Kent believes support for the policy was a combination of factors that included overall protection of the environment and that “residents did not want exposure to the spraying process or exposure to sprayed areas when they are in our parks and open spaces,” as well as protection of public works staff and contractors we hire to help us maintain our landscapes.”

She noted that “another concern about Roundup is that it can become mobile, travel beyond the application site and effect areas downstream.
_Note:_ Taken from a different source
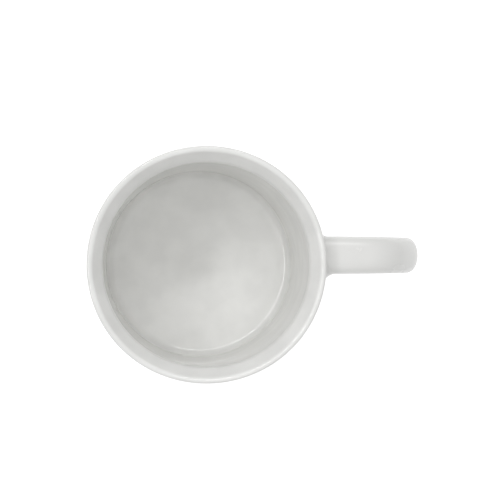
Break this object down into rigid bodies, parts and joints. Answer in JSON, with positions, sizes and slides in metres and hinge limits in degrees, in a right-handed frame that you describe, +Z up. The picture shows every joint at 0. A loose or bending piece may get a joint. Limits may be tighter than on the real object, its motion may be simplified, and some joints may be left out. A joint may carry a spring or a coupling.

Then it  becomes a pollutant in our waterways.”

Piedmont’s IPM policy also bans pesticides and “pre-emergent” herbicides applied to control seed germination of undesirable plants.

The policy states that the only exception is “the control of a pest which threatens the public health or where hazard and exposure to people, wildlife or the environment is expected to be minimal.”

Kent said public works staff releases beneficial insects to control pests and that “sometimes an infected plant is removed and sent to green waste, instead of an extensive spray regimen to kill a pest and try and revive the plant.”

Along with extensive mulching and hand-weeding, Piedmont has added a new resource to its vegetation arsenal this year — goats.
A herd of some 500 goats is being used to control vegetation at harder to reach areas.

The goats are being deployed in part because work crews made available to the city in the past by Cal Fire (California Department of Forestry and Fire Protection) are now “focused primarily on the foothill communities in rural areas” that have been devastated by wildfires, said Piedmont Fire Chief Bret Black.

A herd of some 500 goats is being used to control vegetation at harder to reach areas.

“We’re never had them before,” Black said. “They’re here on site right now and we’re prepping the area” at the bowl below Coaches Field and going up the hillside above the city corporation yard and the skate park.

The bowl, the canyon and steep hillside off Moraga Avenue, is one of the city’s most problematic areas.

“The bowl has never been addressed, ever,” Black said. “The biggest problem is the thickness of the foliage. You can’t even walk there, it’s so thick.”

Recent Facebook post from the Piedmont Police

He said Cal Fire has since made a block of days available for work in town, though that could be rescinded if crews are needed for a wildfire emergency. “There are times we even have the tools and portapotties set out at a site, and then they can’t come,” he said.

“Our hope is that the goats do their magic and if we get a Cal Fire crew we can address the trees and it’s going to be a win,” Black said. 

The city also plans to tend to overgrowth on medians and other public areas but “One of the challenges is timing,” Black said. 

“If you cut it down too soon it just grows back. You have to wait until the tall grass, or wild oats as we call it, goes brown so it doesn’t grow back. On the other side of the tunnel the grass is brown. Here, it may look brown, but if you look close, much of it is still green and not fully cured. That doesn’t mean we don’t want to address the risk, but we only want to do it once. Yes, it’s an eyesore, but it’s better to wait.”